SHORT TASK:
Copy all lines below containing "bending".

::::

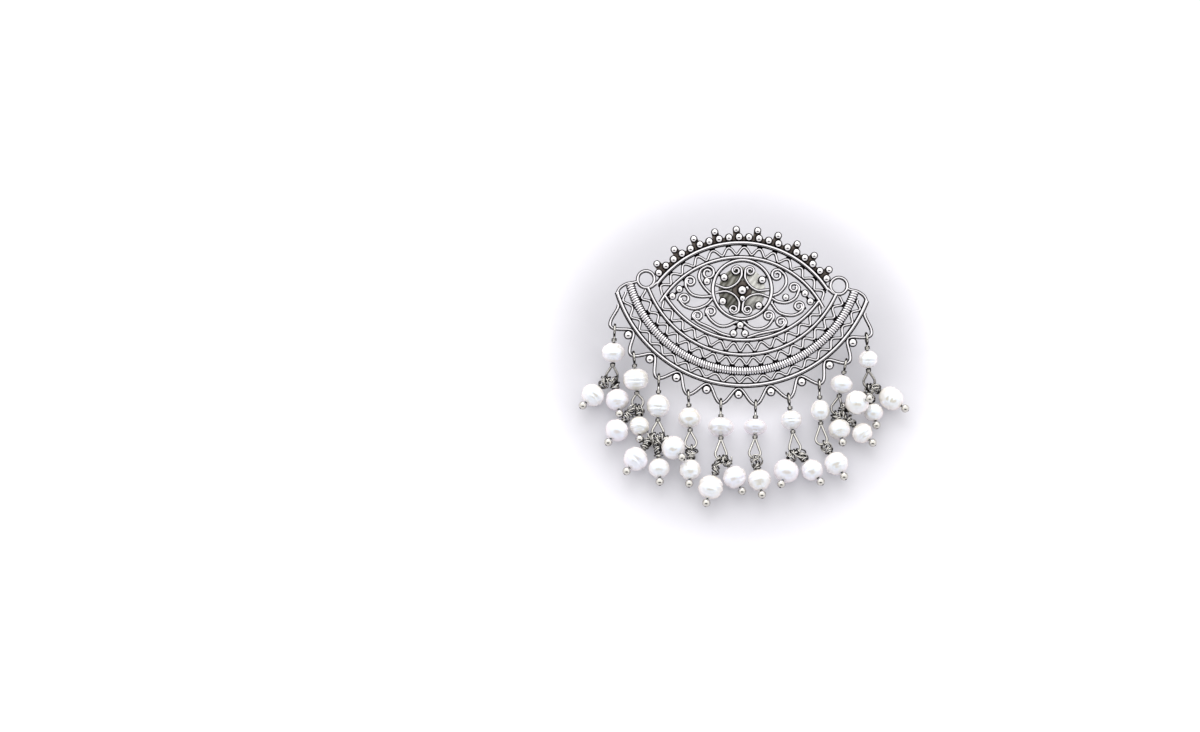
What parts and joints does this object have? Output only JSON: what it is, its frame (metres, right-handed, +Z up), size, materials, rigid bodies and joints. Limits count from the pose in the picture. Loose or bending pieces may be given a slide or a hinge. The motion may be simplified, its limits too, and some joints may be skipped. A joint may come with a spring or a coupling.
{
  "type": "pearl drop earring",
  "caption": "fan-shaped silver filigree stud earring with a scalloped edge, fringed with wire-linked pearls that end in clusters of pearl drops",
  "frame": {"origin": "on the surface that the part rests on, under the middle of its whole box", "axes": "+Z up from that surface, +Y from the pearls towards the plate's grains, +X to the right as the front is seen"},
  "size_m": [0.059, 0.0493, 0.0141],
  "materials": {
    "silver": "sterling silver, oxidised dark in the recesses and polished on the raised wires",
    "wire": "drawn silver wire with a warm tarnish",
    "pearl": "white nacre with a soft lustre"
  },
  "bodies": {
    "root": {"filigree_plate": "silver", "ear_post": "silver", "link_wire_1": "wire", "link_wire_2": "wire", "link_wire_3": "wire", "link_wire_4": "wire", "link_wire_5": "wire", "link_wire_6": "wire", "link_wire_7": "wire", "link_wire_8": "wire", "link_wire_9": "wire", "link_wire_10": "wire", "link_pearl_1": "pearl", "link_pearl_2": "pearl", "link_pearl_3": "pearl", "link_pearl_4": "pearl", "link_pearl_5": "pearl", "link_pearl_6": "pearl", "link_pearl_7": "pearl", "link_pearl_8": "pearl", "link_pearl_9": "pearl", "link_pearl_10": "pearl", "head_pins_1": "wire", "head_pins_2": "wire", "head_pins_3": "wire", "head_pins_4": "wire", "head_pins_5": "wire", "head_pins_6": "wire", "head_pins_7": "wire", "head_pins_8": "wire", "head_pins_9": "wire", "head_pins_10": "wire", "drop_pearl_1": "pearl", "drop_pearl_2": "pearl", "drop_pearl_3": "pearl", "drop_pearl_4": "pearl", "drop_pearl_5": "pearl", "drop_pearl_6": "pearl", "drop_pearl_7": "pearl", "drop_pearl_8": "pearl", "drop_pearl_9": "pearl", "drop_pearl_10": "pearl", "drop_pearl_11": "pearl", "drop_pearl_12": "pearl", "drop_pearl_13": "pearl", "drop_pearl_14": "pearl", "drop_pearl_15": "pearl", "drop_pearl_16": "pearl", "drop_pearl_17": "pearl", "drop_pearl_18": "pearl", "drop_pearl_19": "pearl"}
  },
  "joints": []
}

::::

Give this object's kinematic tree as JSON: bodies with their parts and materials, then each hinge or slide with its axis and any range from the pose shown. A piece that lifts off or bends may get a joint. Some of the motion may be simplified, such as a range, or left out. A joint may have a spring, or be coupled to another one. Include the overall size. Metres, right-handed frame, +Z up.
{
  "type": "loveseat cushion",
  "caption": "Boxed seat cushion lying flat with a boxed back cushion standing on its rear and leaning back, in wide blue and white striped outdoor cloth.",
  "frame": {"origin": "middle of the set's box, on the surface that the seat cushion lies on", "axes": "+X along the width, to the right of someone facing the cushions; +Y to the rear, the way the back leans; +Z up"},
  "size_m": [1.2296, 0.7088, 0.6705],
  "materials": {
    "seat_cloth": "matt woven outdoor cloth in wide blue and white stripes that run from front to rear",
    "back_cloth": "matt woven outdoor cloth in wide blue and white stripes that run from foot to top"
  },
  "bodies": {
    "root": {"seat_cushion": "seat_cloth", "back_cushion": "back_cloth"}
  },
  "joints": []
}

::::

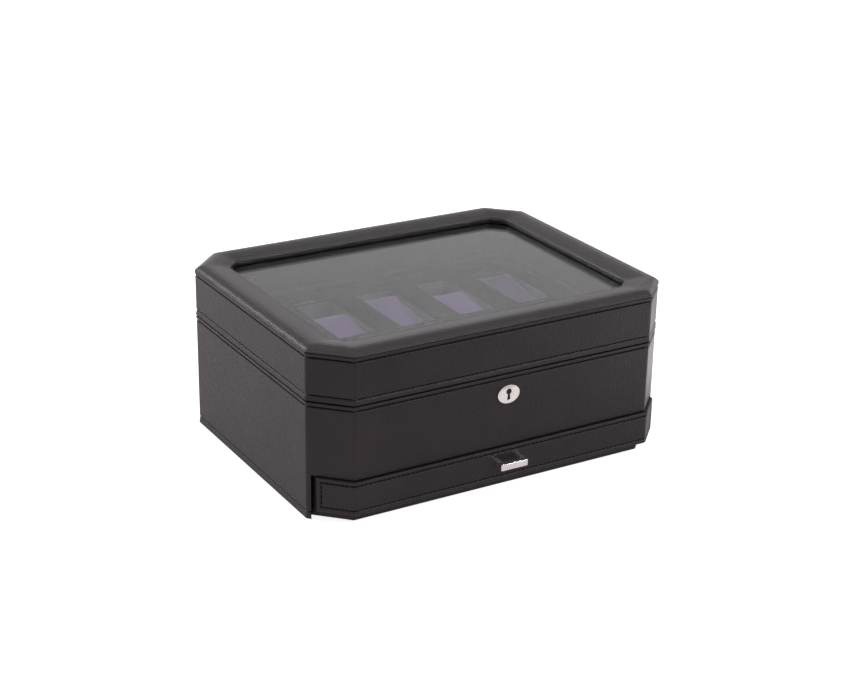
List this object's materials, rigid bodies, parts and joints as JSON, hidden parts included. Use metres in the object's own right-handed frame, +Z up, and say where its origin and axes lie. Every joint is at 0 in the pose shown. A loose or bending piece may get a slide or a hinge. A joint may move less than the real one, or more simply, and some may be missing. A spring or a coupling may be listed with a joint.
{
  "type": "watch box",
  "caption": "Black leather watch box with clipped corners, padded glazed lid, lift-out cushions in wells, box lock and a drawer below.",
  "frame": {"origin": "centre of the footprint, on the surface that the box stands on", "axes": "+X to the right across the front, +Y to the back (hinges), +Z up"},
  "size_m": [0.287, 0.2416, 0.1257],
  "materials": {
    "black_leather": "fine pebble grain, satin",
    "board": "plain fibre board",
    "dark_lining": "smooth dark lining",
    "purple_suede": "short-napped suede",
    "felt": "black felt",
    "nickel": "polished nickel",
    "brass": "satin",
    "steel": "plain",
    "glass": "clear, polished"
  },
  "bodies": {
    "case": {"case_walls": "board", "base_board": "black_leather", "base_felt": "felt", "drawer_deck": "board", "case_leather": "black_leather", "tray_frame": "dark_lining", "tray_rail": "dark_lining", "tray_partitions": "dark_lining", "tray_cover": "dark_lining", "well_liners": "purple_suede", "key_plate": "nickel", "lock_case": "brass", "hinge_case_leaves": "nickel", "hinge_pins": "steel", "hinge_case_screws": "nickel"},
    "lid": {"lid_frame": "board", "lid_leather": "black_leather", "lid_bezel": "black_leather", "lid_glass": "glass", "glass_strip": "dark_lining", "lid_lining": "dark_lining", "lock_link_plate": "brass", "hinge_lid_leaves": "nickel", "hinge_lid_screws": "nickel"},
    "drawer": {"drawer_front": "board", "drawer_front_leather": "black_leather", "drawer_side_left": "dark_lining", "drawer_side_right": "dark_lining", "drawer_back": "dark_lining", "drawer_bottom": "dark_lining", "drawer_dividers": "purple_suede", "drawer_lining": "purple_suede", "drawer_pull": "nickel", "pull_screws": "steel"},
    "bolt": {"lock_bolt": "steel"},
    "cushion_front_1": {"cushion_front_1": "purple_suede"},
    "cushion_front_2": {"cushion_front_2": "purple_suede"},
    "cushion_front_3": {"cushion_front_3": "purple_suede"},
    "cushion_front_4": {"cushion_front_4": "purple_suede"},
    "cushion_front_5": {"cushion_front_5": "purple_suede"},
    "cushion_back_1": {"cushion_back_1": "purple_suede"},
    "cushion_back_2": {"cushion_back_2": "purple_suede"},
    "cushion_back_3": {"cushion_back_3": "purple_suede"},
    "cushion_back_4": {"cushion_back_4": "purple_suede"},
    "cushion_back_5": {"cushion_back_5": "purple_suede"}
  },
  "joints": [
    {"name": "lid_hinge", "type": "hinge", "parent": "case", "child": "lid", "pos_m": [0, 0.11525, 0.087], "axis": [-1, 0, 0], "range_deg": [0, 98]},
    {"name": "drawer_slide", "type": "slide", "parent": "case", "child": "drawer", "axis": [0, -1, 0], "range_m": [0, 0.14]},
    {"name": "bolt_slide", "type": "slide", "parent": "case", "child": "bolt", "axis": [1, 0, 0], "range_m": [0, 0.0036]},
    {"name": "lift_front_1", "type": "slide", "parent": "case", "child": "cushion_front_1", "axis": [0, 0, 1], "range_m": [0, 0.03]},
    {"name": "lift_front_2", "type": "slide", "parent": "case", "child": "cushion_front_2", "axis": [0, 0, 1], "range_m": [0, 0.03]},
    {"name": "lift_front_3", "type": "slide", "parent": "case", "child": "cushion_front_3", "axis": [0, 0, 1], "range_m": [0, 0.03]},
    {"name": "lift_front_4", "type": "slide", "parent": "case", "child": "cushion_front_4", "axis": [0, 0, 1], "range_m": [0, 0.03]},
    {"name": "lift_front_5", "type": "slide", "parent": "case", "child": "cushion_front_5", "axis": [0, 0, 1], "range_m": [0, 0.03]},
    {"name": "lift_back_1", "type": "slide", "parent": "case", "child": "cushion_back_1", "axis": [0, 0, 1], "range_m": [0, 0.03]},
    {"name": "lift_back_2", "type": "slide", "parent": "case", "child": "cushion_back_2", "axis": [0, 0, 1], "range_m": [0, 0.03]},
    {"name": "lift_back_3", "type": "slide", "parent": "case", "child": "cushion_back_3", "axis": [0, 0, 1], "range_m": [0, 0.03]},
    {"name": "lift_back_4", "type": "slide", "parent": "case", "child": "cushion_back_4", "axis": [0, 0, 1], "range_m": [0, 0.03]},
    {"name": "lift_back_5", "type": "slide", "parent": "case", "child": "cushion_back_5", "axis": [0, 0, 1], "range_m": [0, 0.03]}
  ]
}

::::

RESULT BELOW:
What parts and joints does this object have? Output only JSON: what it is, its frame (metres, right-handed, +Z up), size, materials, rigid bodies and joints. Limits count from the pose in the picture. Loose or bending pieces may be given a slide or a hinge. The motion may be simplified, its limits too, and some joints may be skipped. A joint may come with a spring or a coupling.
List this object's materials, rigid bodies, parts and joints as JSON, hidden parts included. Use metres in the object's own right-handed frame, +Z up, and say where its origin and axes lie. Every joint is at 0 in the pose shown. A loose or bending piece may get a slide or a hinge. A joint may move less than the real one, or more simply, and some may be missing. A spring or a coupling may be listed with a joint.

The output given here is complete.